С распадом советской империи в 1989 году, а затем и Советского Союза в 1991 году открылась уникальная историческая возможность превратить страны региона в открытые общества. Советский Союз, а потом Россия и новые независимые государства остро нуждались во внешней помощи по той простой причине, что открытое общество – более сложная форма социальной организации, чем закрытое. Закрытому обществу доступна всего одна концепция организации – та, что санкционирована властями и принудительно реализуется. В открытом обществе гражданам не просто позволено думать за себя, они обязаны делать это, а организация дает людям с различными интересами, происхождением и взглядами возможность мирно сосуществовать. Советская система, пожалуй, самая всеобъемлющая форма закрытого общества в истории человечества. Она пронизала практически все аспекты жизни: политический и военный, экономический и интеллектуальный. Наиболее агрессивным было вторжение в естествознание – агроном Трофим Лысенко с помощью марксистской идеологии пытался доказать, что приобретенные свойства могут передаваться по наследству.[75] Переход от закрытого общества к открытому требует коренной ломки существующего режима, которую невозможно осуществить без внешней помощи.
Понимание этого подтолкнуло меня к созданию фондов «Открытое общество» по всей бывшей советской империи. Я понял важность момента. Характерной чертой революций является значительное расширение диапазона возможностей. Перемены, немыслимые в обычных условиях, становятся осуществимыми, а действия, предпринимаемые в этот момент, определяют ход событий в будущем. Именно поэтому я направил всю свою энергию на создание сети фондов, именно поэтому я вложил в них столько денег, сколько они смогли переварить.
Открытые общества Запада не поняли этого.
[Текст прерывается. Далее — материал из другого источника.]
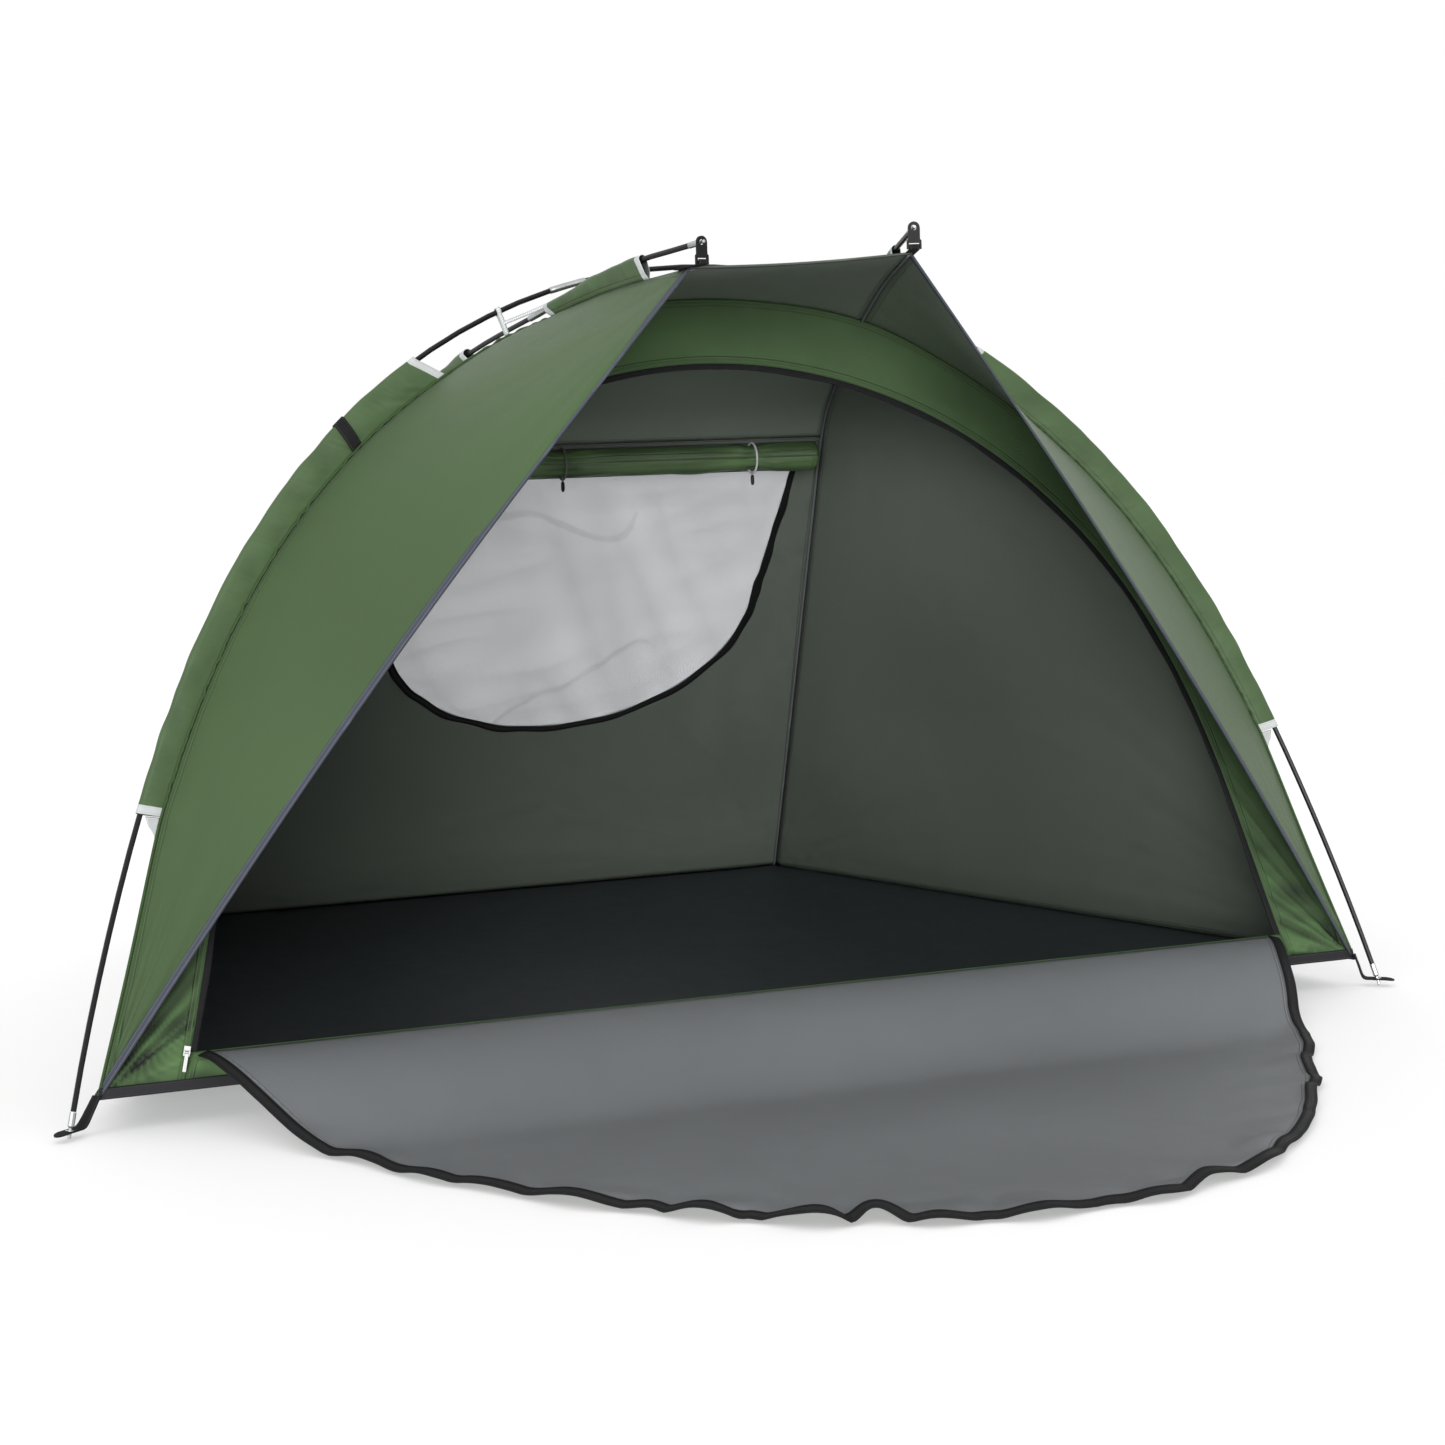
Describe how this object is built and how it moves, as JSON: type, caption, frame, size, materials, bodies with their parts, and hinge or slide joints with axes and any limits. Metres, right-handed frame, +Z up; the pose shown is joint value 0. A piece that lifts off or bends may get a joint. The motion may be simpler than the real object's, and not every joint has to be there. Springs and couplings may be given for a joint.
{
  "type": "beach shelter tent",
  "caption": "Small green beach shelter: a dome-fronted tent on three bent poles with a peaked visor, side wings, a mesh back window and an arched door laid open.",
  "frame": {"origin": "on the ground, under the middle of the whole footprint with the door laid open in front", "axes": "+Z up, +Y from the doorway towards the back wall, +X to the right of a person who stands outside and faces the doorway"},
  "size_m": [2.1506, 2.5774, 1.2191],
  "materials": {
    "fibreglass": "black glass-fibre rod with a satin surface, a metal ferrule on the end of each section",
    "metal": "bare metal, satin",
    "green_cloth": "plain-weave polyester in forest green, slightly shiny",
    "coated_cloth": "the same cloth seen on its silvery-grey coated side",
    "door_cloth": "coated polyester, mid grey, soft sheen",
    "floor_cloth": "near-black woven polyethylene groundsheet",
    "window_net": "fine pale-grey insect net",
    "black_webbing": "black woven webbing and zip tape",
    "black_plastic": "moulded black plastic",
    "white_tape": "pale grey woven tape and elastic"
  },
  "bodies": {
    "tent": {"back_wall": "coated_cloth", "crossing_tie_left": "white_tape", "crossing_tie_right": "white_tape", "door_zip_track": "black_webbing", "flap_loop_left": "white_tape", "flap_loop_right": "white_tape", "floor": "floor_cloth", "foot_strap_left_back": "black_webbing", "foot_strap_left_front": "black_webbing", "foot_strap_right_back": "black_webbing", "foot_strap_right_front": "black_webbing", "front_arch_band": "green_cloth", "front_sill": "green_cloth", "hoop_pole_section_1": "fibreglass", "hoop_pole_section_2": "fibreglass", "hoop_pole_section_3": "fibreglass", "hoop_pole_section_4": "fibreglass", "hoop_pole_section_5": "fibreglass", "hoop_pole_section_6": "fibreglass", "hoop_pole_section_7": "fibreglass", "hoop_tip_left": "metal", "hoop_tip_right": "metal", "left_back_sleeve": "green_cloth", "left_hoop_sleeve": "green_cloth", "left_side_wall": "green_cloth", "left_visor_sleeve": "green_cloth", "left_wing": "green_cloth", "ridge_pole_left_section_1": "fibreglass", "ridge_pole_left_section_2": "fibreglass", "ridge_pole_left_section_3": "fibreglass", "ridge_pole_left_section_4": "fibreglass", "ridge_pole_left_section_5": "fibreglass", "ridge_pole_right_section_1": "fibreglass", "ridge_pole_right_section_2": "fibreglass", "ridge_pole_right_section_3": "fibreglass", "ridge_pole_right_section_4": "fibreglass", "ridge_pole_right_section_5": "fibreglass", "ridge_tip_left_back": "metal", "ridge_tip_left_front": "metal", "ridge_tip_right_back": "metal", "ridge_tip_right_front": "metal", "right_back_sleeve": "green_cloth", "right_hoop_sleeve": "green_cloth", "right_side_wall": "green_cloth", "right_visor_sleeve": "green_cloth", "right_wing": "green_cloth", "rolled_window_flap": "green_cloth", "roof": "green_cloth", "sleeve_strap_left": "black_webbing", "visor": "green_cloth", "visor_buckle_left": "black_plastic", "visor_buckle_right": "black_plastic", "visor_strap_left": "black_webbing", "visor_strap_right": "black_webbing", "window_mesh": "window_net"},
    "door": {"door_panel": "door_cloth"},
    "slider": {"zip_slider": "metal"},
    "pull": {"zip_pull": "metal"},
    "toggle_left": {"flap_toggle_left": "black_plastic"},
    "toggle_right": {"flap_toggle_right": "black_plastic"}
  },
  "joints": [
    {"name": "door_hinge", "type": "hinge", "parent": "tent", "child": "door", "pos_m": [0, -0.38867, 0.09652], "axis": [-1, 0, 0], "range_deg": [0, 85]},
    {"name": "zip_slide", "type": "slide", "parent": "tent", "child": "slider", "axis": [0.2395, 0.2234, 0.9449], "range_m": [0, 0.25]},
    {"name": "pull_hinge", "type": "hinge", "parent": "slider", "child": "pull", "pos_m": [-0.88289, -0.39275, 0.0997], "axis": [-0.9709, 0.0551, 0.2331], "range_deg": [0, 150]},
    {"name": "toggle_left_swing", "type": "hinge", "parent": "tent", "child": "toggle_left", "pos_m": [-0.1, 0.32424, 0.86713], "axis": [0, 1, 0], "range_deg": [-35, 35]},
    {"name": "toggle_right_swing", "type": "hinge", "parent": "tent", "child": "toggle_right", "pos_m": [0.25, 0.32424, 0.86713], "axis": [0, 1, 0], "range_deg": [-35, 35]}
  ]
}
Они не осознали историческую значимость того, что происходило, и продолжали заниматься своими делами как обычно. Они застряли в траншеях холодной войны между двумя сверхдержавами и не хотели верить в то, что Советский Союз становится другим. Идея конструктивного вмешательства во внутренние дела Советского Союза была чужда существующему мировоззрению.
Когда Михаил Горбачев в декабре 1988 года обрисовал с трибуны ООН свое «новое мышление» относительно мирового порядка, ориентированного на сотрудничество, его выступление было воспринято как «военная хитрость».[76] Правительство США продолжало настаивать на уступках, а когда Советы пошли на них, затребовало большего. Я помню свою встречу с Робертом Зелликом, нынешним торговым представителем США, а в то время – сотрудником Госдепартамента. Он заявил, что Соединенные Штаты не могут пойти на предоставление помощи Советскому Союзу до тех пор, пока тот поддерживает Фиделя Кастро на Кубе. Когда же глубокие изменения характера режима стали очевидными, правительство США решило, что слишком поздно протягивать руку помощи. Пока русские просили помощи, к ним относились как к попрошайкам. Российский экономист Николай Шмелев рассказывал мне, как он в сентябре 1989 года во время перелета на межправительственную встречу в Джексон-Хоул, штат Вайоминг, на протяжении пяти часов безрезультатно пытался убедить тогдашнего госсекретаря США Джеймса Бейкера в необходимости поддержки. Горбачев остался ни с чем.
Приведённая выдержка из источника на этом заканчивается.